*Material*
(begin)
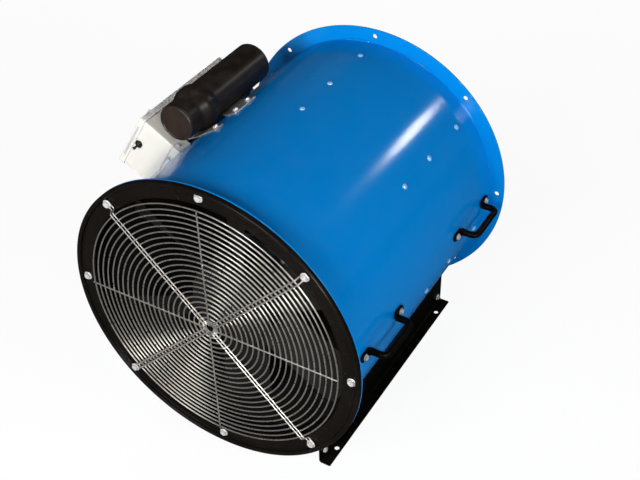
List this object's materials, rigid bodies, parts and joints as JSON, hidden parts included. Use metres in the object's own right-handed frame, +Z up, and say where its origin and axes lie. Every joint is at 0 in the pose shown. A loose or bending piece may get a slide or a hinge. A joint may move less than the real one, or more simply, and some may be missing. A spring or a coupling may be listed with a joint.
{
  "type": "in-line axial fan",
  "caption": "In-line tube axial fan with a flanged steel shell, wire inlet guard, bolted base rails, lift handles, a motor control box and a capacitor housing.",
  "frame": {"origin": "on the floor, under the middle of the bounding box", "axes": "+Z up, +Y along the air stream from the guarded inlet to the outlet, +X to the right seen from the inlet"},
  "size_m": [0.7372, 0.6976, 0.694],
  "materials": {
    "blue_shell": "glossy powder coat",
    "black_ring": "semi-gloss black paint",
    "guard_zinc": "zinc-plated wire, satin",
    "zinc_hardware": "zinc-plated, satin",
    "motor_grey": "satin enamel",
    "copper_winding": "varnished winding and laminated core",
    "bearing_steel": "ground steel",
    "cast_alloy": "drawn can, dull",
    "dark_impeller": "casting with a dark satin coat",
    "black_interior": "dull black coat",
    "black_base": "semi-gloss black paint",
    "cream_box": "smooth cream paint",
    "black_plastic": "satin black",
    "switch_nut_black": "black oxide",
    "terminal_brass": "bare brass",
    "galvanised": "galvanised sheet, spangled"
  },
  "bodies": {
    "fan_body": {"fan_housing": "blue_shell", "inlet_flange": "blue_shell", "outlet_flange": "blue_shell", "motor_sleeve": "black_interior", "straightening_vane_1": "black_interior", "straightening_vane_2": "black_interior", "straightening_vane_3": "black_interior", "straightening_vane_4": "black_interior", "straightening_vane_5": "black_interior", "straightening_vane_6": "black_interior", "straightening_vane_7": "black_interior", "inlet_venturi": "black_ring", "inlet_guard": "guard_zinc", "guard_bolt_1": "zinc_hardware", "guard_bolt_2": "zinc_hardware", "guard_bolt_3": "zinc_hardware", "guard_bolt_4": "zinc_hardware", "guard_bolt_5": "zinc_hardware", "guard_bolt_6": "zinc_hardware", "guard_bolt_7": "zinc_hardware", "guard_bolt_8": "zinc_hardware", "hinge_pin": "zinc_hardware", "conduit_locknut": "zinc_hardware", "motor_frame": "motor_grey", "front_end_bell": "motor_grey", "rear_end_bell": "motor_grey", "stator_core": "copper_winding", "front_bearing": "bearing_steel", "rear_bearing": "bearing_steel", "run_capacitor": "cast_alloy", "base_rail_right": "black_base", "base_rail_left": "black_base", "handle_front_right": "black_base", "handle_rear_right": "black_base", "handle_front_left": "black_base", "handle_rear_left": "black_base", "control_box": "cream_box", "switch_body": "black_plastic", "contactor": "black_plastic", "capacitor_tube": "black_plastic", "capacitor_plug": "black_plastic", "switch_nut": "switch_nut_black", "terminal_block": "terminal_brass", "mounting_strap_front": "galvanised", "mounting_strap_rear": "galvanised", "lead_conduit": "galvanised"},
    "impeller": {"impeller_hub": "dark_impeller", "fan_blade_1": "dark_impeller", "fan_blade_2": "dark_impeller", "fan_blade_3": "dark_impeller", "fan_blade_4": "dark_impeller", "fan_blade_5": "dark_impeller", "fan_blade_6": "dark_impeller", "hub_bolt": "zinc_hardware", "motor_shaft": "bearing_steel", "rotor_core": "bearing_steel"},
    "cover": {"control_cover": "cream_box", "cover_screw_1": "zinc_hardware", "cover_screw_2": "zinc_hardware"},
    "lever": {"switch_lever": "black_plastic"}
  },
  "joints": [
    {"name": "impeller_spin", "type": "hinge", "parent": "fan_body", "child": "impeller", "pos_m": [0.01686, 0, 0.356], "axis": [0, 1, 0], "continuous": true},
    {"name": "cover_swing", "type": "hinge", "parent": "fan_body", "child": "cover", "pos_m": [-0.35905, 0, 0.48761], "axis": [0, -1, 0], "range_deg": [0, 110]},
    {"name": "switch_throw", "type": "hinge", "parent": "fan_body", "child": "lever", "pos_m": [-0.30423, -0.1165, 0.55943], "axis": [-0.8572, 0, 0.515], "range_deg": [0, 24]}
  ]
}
(end)
*Stated problem*
Each line that holds the string "axes" counts once; give the total and nothing else.

*In response*
2